Whammo. It's unlikely that he'll get any more methodical. When BAM magazine asked
Beck about his writing process, he joked, "I open up a big cabinet, and
I have a collection of helmets. I put on the different helmets, and I take
three bottles of Robitussin and drink them really quickly. Then I set my
hand on fire - I have to write down whatever comes to mind pretty fast,
before my hand burns off."
Though Beck often uses a Silvertone acoustic, both he and Manning generally
play no-name acoustics - Manning swears by "good-quality plywood guitars"

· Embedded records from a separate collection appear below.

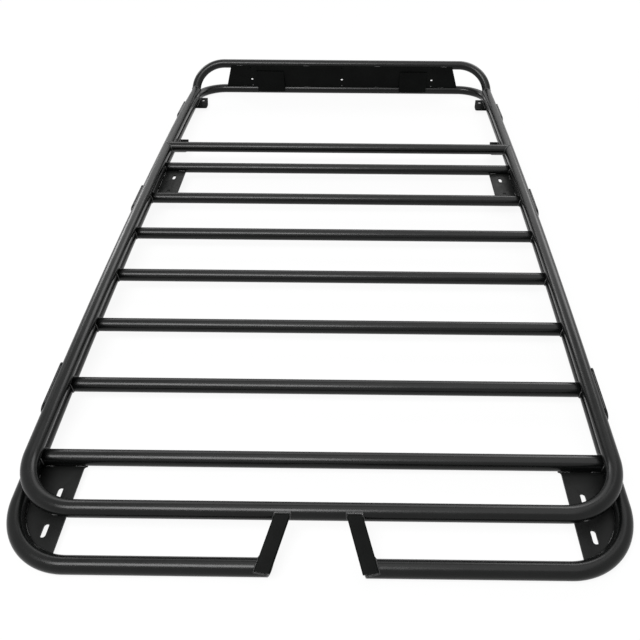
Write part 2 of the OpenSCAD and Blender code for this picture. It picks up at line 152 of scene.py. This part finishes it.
# Tube frame: 35 mm steel tube, bent cold, coped and welded, then sprayed with black
# powder and baked. The coat is satin, with fine orange peel and faint cloudy patches.
def powder_coat(name, black, shine, dullness, peel_mm, peel_depth_mm):
    """Baked black powder: clouded tone and gloss, orange peel, a little dust in the coat."""
    cloud_mm, patch_mm, dust_mm, nib_height = 70, 38, 2.2, 0.00008
    coat = bpy.data.materials.new(name)
    coat.use_nodes = True
    tree = coat.node_tree
    skin = tree.nodes["Principled BSDF"]
    skin.inputs["Specular IOR Level"].default_value = shine
    place = tree.nodes.new("ShaderNodeTexCoord")

    def grain(size_mm, detail):
        noise = tree.nodes.new("ShaderNodeTexNoise")
        noise.inputs["Scale"].default_value = 1000 / size_mm
        noise.inputs["Detail"].default_value = detail
        tree.links.new(place.outputs["Object"], noise.inputs["Vector"])
        return noise.outputs["Fac"]

    def spread(source, low, high, to_low, to_high):
        between = tree.nodes.new("ShaderNodeMapRange")
        between.inputs["From Min"].default_value = low
        between.inputs["From Max"].default_value = high
        between.inputs["To Min"].default_value = to_low
        between.inputs["To Max"].default_value = to_high
        tree.links.new(source, between.inputs["Value"])
        return between.outputs["Result"]

    def tinted(factor, under, over):
        blend = tree.nodes.new("ShaderNodeMix")
        blend.data_type = "RGBA"
        for socket, tone in (("A", under), ("B", over)):
            if isinstance(tone, float):
                blend.inputs[socket].default_value = (*[part * tone for part in black], 1)
            else:
                tree.links.new(tone, blend.inputs[socket])
        tree.links.new(factor, blend.inputs["Factor"])
        return blend.outputs["Result"]

    def total(first, second):
        add = tree.nodes.new("ShaderNodeMath")
        add.operation = "ADD"
        tree.links.new(first, add.inputs[0])
        tree.links.new(second, add.inputs[1])
        return add.outputs[0]

    clouds = tinted(spread(grain(cloud_mm, 4), 0.35, 0.65, 0, 1), 0.75, 1.3)
    dust = spread(grain(dust_mm, 2), 0.73, 0.80, 0, 0.6)
    tree.links.new(tinted(dust, clouds, 3.5), skin.inputs["Base Color"])
    patches = spread(grain(patch_mm, 5), 0.3, 0.7, dullness - 0.035, dullness + 0.045)
    specks = spread(dust, 0, 1, 0, 0.12)
    tree.links.new(total(patches, specks), skin.inputs["Roughness"])

    ripple = tree.nodes.new("ShaderNodeBump")
    ripple.inputs["Strength"].default_value = 0.5
    ripple.inputs["Distance"].default_value = peel_depth_mm / 1000
    tree.links.new(grain(peel_mm, 1.5), ripple.inputs["Height"])
    nibs = tree.nodes.new("ShaderNodeBump")
    nibs.inputs["Strength"].default_value = 0.4
    nibs.inputs["Distance"].default_value = nib_height
    tree.links.new(dust, nibs.inputs["Height"])
    tree.links.new(ripple.outputs["Normal"], nibs.inputs["Normal"])
    tree.links.new(nibs.outputs["Normal"], skin.inputs["Normal"])
    return coat


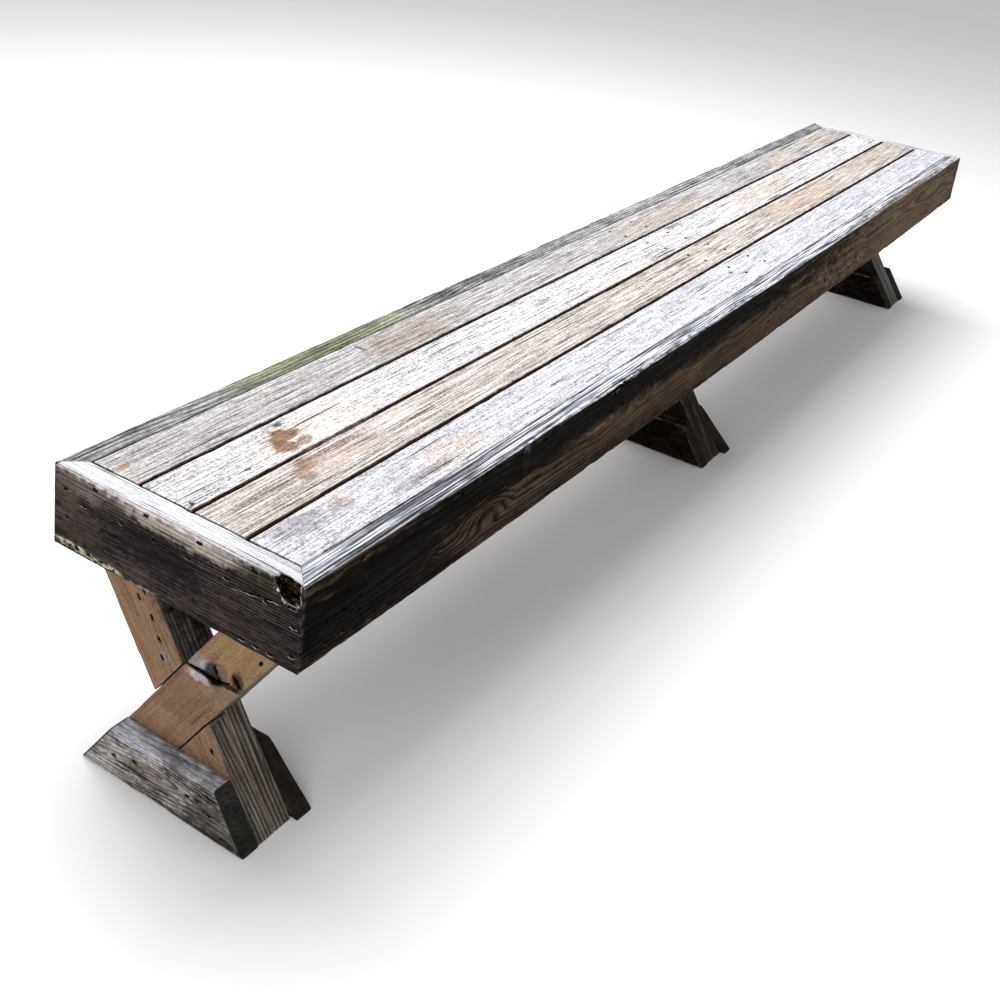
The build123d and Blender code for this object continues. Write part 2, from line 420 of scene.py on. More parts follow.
def cut_away(piece, shape):
    """Cuts a closed shape out of a piece."""
    bmesh.ops.recalc_face_normals(shape, faces=shape.faces)
    mesh = bpy.data.meshes.new("opening")
    shape.to_mesh(mesh)
    shape.free()
    cutter = add_object("opening", mesh)
    modifier = piece.modifiers.new("opening", "BOOLEAN")
    modifier.operation = "DIFFERENCE"
    modifier.solver = "EXACT"
    modifier.object = cutter
    bpy.context.view_layer.update()
    depsgraph = bpy.context.evaluated_depsgraph_get()
    cut = bpy.data.meshes.new_from_object(piece.evaluated_get(depsgraph))
    piece.modifiers.clear()
    piece.data = cut
    bpy.data.objects.remove(cutter)


# ---- material helpers
def to_linear(colour):
    """A colour given as screen values from 0 to 255, as the linear one that shaders use."""
    linear = []
    for value in colour:
        share = value / 255
        linear.append(share / 12.92 if share <= 0.04045 else ((share + 0.055) / 1.055) ** 2.4)
    return (*linear, 1.0)


def arithmetic(operation, turned=False):
    """A method of Value that adds a Math node."""

    def method(*numbers):
        paint = numbers[0].paint
        return paint.math(operation, *(reversed(numbers) if turned else numbers))

    return method


class Value:
    """A number in a material. Arithmetic on it adds Math nodes."""

    def __init__(self, paint, socket):
        self.paint = paint
        self.socket = socket

    __add__ = arithmetic("ADD")
    __radd__ = arithmetic("ADD", turned=True)
    __sub__ = arithmetic("SUBTRACT")
    __rsub__ = arithmetic("SUBTRACT", turned=True)
    __mul__ = arithmetic("MULTIPLY")
    __rmul__ = arithmetic("MULTIPLY", turned=True)
    __truediv__ = arithmetic("DIVIDE")
    smallest = arithmetic("MINIMUM")
    largest = arithmetic("MAXIMUM")
    fraction = arithmetic("FRACT")
    size = arithmetic("ABSOLUTE")

    def rise(self, low, high):
        """0 up to low, 1 from high on, and smooth between them; low may be above high."""
        flipped = low > high
        limits = (min(low, high), max(low, high), float(flipped), float(not flipped))
        node = self.paint.node("ShaderNodeMapRange", self, *limits)
        node.interpolation_type = "SMOOTHSTEP"
        return Value(self.paint, node.outputs["Result"])


class Paint:
    """A material being built from nodes."""

    def __init__(self, name):
        self.material = bpy.data.materials.new(name)
        self.material.use_nodes = True
        self.tree = self.material.node_tree
        self.shader = self.tree.nodes["Principled BSDF"]
        self.place = self.node("ShaderNodeTexCoord").outputs["Object"]
        self.normal = self.node("ShaderNodeNewGeometry").outputs["Normal"]
        self.wobble = None

    def node(self, kind, *sources):
        """A new node, with its first inputs fed in their order."""
        node = self.tree.nodes.new(kind)
        for socket, source in zip(node.inputs, sources):
            self.feed(socket, source)
        return node

    def feed(self, socket, source):
        """Gives an input a number, a colour, or what comes out of another node."""
        if isinstance(source, Value):
            self.tree.links.new(source.socket, socket)
        elif isinstance(source, bpy.types.NodeSocket):
            self.tree.links.new(source, socket)
        else:
            socket.default_value = source

    def math(self, operation, *numbers):
        node = self.node("ShaderNodeMath", *numbers)
        node.operation = operation
        return Value(self, node.outputs[0])

    def vector_math(self, operation, one, other):
        node = self.node("ShaderNodeVectorMath", one, other)
        node.operation = operation
        return node.outputs["Vector"]

    def length(self, vector):
        node = self.node("ShaderNodeVectorMath", vector)
        node.operation = "LENGTH"
        return Value(self, node.outputs["Value"])

    def attribute(self, name):
        node = self.node("ShaderNodeAttribute")
        node.attribute_name = name
        return node.outputs["Vector"]

    def split(self, vector):
        node = self.node("ShaderNodeSeparateXYZ", vector)
        return [Value(self, output) for output in node.outputs]

    def join(self, x, y, z):
        return self.node("ShaderNodeCombineXYZ", x, y, z).outputs[0]

    def cloud(self, vector, per_metre, detail=2.0, shift=0.0):
        """Noise from 0 to 1 with so many lumps per metre along each axis."""
        scaled = self.vector_math("MULTIPLY", vector, per_metre)
        moved = self.vector_math("ADD", scaled, (shift, shift * 0.7, shift * 1.3))
        node = self.node("ShaderNodeTexNoise", moved)
        for socket, value in (("Scale", 1.0), ("Detail", detail), ("Roughness", 0.6)):
            node.inputs[socket].default_value = value
        return Value(self, node.outputs["Fac"])

    def mix(self, one, other, share):
        node = self.node("ShaderNodeMix", share)
        node.data_type = "RGBA"
        self.feed(node.inputs[6], one)
        self.feed(node.inputs[7], other)
        return node.outputs[2]

    def tones(self, value, dark, middle, light):
        """A colour that runs from dark through middle to light as the value goes 0 to 1."""
        node = self.node("ShaderNodeValToRGB", value)
        ramp = node.color_ramp
        ramp.elements[0].color = to_linear(dark)
        ramp.elements[1].color = to_linear(light)
        ramp.elements.new(0.5).color = to_linear(middle)
        return node.outputs[0]

    def shaded(self, colour, value):
        """A colour made darker or lighter by a value around 0.5."""
        factor = 0.35 + value * 1.3
        grey = self.join(factor, factor, factor)
        return self.vector_math("MULTIPLY", to_linear(colour)[:3], grey)

    def spot(self, place, size):
        """1 inside an ellipsoid at a place on the bench, with a soft, ragged edge."""
        offset = self.vector_math("SUBTRACT", self.place, place)
        scaled = self.vector_math("DIVIDE", offset, size)
        if self.wobble is None:
            self.wobble = self.cloud(self.place, (34, 80, 80), 5.0, 5.0)
        edge = self.length(scaled) + (self.wobble - 0.5) * 1.8
        return edge.rise(1.3, 0.7)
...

- and adorn their axes with various stickers: Beck has a classic seventh-grade
schoolgirl's unicorn-and-rainbow sticker on his Telecaster, and like Manning,
affixes an upside-down American flag decal to his acoustic, as well as a hilarious
"Jazzercise" sticker. Insignificant, you say.? "It's taking your guitar as a tool," explains Beck. "It's not some priceless object.
It's something you're supposed to make noise on." Manning, who runs his acoustics through an EQ and preamp for extra bass and more than a touch
of distortion, agrees: "It's a very liberating thing. It's not, 'Oh, be
careful of that, it's fragile.'"
Fragile they ain't. But that lack of preciousness is part of what makes both songwriters' work so refreshing. To keep things vital, Beck suggests
following any and all avenues to songwriting inspiration: "A good word of advice is, if the guitar doesn't work out, bust out the Casio and put
it on auto-pilot. You'll have a good jam going, anyway. Or go to Radio Shack and pick up a Karaoke. It's all music."